Task requirements - Reproduce exactly the lines of the material beneath, from the line that contains "What OpenSCAD source" to the line that contains "the loosened wrap.", both included, and no other lines.

============

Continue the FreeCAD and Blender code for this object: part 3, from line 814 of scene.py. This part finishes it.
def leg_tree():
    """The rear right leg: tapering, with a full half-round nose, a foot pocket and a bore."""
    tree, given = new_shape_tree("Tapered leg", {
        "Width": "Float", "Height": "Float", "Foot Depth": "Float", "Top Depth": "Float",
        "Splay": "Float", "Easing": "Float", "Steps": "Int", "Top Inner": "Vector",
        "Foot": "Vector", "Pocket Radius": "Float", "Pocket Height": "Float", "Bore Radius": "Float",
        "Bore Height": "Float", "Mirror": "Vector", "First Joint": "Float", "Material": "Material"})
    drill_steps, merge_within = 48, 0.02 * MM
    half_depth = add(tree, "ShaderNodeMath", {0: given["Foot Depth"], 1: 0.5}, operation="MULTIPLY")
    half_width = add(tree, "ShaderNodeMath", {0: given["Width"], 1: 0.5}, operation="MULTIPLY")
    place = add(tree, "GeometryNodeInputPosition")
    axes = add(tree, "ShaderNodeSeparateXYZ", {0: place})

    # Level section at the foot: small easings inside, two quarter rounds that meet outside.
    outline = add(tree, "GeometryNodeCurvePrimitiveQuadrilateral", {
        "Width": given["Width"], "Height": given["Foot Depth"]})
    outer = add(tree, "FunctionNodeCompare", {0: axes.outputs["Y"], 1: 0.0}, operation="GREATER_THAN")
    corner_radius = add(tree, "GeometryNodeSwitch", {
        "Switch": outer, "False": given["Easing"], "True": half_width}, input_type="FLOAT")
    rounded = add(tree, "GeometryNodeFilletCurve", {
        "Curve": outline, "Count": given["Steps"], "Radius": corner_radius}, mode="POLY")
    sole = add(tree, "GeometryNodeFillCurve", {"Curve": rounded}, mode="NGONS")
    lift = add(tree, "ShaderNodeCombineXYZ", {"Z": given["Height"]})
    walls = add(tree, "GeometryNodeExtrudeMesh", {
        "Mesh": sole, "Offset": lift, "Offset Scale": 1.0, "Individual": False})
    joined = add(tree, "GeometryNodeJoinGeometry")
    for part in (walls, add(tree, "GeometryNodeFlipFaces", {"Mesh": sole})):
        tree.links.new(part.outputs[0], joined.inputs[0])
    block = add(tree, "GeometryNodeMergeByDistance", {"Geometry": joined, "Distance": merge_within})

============

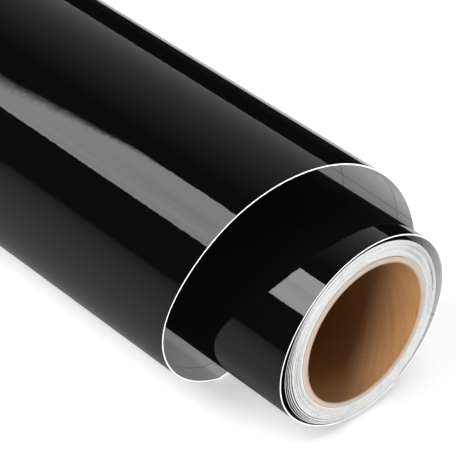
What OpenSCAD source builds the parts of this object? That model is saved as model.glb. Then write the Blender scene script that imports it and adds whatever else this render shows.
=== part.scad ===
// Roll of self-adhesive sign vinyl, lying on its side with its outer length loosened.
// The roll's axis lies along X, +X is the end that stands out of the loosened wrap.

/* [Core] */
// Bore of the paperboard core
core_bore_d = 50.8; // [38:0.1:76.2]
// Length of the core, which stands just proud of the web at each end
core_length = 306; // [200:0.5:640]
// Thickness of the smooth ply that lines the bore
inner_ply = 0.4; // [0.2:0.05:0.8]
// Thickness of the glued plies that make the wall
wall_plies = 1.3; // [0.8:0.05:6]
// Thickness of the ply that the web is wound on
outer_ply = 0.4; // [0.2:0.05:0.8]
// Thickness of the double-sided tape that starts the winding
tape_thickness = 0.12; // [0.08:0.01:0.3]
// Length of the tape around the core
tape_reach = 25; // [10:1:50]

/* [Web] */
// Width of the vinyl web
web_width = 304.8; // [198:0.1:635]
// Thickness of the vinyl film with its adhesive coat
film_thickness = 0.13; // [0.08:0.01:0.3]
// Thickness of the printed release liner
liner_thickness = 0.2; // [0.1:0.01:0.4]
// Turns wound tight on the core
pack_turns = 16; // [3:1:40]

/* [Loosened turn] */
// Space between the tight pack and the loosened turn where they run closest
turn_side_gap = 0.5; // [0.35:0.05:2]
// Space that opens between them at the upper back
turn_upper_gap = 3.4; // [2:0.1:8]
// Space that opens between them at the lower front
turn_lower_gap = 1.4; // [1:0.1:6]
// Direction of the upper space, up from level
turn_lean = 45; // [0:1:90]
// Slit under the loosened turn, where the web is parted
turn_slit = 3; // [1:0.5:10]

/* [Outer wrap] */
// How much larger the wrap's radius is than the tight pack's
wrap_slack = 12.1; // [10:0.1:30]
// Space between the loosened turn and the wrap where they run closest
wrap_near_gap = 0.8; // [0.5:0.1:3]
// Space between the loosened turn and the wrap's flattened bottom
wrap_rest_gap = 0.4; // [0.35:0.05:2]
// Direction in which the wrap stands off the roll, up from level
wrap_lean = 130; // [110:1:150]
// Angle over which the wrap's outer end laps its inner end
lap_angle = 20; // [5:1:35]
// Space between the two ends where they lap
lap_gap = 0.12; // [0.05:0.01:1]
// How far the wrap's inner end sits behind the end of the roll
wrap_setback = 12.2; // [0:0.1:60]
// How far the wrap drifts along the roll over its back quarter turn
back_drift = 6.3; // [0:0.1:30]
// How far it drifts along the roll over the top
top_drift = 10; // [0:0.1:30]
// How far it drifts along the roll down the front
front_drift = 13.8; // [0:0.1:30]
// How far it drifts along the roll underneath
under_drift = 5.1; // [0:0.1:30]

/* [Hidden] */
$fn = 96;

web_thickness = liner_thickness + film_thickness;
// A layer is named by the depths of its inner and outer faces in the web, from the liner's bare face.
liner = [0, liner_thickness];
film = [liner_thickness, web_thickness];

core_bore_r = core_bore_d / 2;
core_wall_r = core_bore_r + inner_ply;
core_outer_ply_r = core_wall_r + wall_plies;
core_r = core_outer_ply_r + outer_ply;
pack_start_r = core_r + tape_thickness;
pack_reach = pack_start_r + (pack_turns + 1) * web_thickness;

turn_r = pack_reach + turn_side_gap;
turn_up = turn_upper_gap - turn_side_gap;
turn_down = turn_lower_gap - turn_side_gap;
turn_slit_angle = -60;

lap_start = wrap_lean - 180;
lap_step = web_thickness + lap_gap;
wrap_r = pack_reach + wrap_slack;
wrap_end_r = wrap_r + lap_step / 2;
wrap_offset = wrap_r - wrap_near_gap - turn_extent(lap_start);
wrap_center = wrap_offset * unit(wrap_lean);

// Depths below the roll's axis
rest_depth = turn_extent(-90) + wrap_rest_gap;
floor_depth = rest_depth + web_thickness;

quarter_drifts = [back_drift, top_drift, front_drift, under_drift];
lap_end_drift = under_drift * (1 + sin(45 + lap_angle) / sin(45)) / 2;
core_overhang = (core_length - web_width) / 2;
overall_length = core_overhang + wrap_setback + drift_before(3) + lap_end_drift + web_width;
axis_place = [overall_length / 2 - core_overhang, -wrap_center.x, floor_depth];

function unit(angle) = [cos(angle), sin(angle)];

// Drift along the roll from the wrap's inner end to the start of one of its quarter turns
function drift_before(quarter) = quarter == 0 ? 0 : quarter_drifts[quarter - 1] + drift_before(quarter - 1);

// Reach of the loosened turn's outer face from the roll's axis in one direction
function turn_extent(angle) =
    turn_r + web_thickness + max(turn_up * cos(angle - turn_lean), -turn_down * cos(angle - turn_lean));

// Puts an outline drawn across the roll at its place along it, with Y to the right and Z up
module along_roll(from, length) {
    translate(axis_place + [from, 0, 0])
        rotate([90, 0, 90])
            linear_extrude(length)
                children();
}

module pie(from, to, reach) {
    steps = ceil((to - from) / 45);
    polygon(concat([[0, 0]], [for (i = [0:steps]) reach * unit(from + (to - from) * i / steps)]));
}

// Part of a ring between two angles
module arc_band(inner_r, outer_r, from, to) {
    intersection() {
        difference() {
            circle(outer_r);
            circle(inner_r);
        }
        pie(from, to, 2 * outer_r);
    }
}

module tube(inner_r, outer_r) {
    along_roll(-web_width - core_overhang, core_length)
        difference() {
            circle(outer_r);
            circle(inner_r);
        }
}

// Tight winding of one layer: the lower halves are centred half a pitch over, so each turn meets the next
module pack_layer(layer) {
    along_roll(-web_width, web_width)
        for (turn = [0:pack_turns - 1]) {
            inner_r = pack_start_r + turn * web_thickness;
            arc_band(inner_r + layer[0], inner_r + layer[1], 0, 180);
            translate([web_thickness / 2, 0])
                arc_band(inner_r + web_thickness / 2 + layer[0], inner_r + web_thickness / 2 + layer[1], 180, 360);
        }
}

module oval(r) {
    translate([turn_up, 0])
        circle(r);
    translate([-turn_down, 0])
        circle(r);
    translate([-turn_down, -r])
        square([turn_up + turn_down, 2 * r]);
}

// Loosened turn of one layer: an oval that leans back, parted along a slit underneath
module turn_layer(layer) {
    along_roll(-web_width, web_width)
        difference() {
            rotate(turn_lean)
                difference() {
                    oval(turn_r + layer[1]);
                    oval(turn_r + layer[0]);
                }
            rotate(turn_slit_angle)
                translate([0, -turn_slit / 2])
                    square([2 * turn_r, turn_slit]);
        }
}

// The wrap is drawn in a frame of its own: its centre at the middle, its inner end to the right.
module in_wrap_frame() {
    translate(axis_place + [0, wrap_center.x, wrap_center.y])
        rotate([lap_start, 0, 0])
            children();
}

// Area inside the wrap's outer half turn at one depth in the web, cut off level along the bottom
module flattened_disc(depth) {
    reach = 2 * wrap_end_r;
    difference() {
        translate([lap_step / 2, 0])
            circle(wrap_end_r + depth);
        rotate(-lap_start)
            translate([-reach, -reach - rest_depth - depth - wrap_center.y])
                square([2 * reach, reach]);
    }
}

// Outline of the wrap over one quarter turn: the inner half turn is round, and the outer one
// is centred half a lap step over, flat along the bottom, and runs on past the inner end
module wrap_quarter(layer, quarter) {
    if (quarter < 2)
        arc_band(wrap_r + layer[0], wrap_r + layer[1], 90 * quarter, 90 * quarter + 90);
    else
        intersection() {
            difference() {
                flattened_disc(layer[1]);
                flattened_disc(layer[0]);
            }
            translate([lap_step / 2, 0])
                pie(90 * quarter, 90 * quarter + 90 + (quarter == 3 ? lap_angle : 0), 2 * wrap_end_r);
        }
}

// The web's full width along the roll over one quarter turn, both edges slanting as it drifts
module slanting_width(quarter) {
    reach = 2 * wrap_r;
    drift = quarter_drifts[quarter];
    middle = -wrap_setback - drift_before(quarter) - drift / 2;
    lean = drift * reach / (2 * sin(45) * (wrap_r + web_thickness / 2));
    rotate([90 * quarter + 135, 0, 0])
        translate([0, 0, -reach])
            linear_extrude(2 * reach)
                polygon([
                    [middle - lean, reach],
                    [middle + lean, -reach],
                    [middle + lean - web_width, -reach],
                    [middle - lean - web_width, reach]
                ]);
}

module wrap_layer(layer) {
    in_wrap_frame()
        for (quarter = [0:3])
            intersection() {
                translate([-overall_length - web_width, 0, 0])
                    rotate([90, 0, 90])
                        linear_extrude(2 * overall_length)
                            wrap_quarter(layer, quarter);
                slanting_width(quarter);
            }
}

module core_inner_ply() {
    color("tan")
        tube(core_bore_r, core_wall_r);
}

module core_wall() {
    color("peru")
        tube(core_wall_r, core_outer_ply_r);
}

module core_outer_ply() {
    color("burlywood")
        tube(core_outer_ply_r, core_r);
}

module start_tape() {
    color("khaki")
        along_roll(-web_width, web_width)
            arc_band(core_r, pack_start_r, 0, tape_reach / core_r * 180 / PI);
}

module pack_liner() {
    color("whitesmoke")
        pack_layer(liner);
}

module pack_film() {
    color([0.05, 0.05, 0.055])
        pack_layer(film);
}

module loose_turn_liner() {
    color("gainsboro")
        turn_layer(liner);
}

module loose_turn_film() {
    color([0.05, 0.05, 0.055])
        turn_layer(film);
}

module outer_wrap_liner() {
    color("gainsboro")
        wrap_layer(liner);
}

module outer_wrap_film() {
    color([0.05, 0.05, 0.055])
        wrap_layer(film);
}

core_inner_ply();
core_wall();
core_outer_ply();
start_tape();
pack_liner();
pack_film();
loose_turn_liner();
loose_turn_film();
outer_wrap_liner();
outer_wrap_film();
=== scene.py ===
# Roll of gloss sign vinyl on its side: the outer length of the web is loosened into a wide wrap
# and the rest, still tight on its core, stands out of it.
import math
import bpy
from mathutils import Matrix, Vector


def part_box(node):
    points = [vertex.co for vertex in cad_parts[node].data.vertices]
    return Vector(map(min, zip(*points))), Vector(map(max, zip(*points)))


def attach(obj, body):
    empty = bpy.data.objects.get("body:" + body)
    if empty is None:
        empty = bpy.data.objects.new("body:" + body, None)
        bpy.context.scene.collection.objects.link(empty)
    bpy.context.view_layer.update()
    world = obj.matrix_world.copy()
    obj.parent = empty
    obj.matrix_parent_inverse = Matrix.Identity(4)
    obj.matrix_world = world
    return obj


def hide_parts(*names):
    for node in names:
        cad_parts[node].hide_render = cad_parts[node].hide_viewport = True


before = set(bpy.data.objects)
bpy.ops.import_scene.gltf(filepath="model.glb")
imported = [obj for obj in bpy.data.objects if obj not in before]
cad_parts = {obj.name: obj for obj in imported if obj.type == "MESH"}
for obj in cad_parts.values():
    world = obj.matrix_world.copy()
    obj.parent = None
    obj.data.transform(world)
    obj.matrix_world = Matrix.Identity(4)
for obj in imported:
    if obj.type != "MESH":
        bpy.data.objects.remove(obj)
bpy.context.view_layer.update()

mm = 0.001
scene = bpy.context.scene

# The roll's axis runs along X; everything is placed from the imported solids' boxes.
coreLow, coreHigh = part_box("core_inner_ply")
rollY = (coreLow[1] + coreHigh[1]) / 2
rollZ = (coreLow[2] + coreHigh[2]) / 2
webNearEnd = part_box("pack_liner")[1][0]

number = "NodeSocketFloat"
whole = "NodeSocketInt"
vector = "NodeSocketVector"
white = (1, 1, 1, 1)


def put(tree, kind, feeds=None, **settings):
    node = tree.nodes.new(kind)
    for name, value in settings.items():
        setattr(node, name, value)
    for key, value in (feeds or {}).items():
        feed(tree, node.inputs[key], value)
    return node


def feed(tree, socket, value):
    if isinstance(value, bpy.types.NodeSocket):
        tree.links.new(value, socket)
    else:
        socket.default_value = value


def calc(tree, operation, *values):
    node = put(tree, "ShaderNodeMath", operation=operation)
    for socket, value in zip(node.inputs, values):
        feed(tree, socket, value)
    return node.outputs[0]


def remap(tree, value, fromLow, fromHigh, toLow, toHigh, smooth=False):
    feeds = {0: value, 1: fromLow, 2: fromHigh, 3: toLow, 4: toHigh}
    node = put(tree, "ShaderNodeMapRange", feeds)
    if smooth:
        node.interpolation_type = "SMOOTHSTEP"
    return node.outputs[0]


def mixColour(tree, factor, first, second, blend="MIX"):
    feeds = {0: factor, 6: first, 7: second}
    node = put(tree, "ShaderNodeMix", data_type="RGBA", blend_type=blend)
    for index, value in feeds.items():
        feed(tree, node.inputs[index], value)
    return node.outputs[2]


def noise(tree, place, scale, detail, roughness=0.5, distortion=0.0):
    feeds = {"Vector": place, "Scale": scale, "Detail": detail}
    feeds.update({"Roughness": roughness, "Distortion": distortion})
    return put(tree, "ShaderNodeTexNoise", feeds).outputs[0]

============

Complete output -
What OpenSCAD source builds the parts of this object? That model is saved as model.glb. Then write the Blender scene script that imports it and adds whatever else this render shows.
=== part.scad ===
// Roll of self-adhesive sign vinyl, lying on its side with its outer length loosened.
// The roll's axis lies along X, +X is the end that stands out of the loosened wrap.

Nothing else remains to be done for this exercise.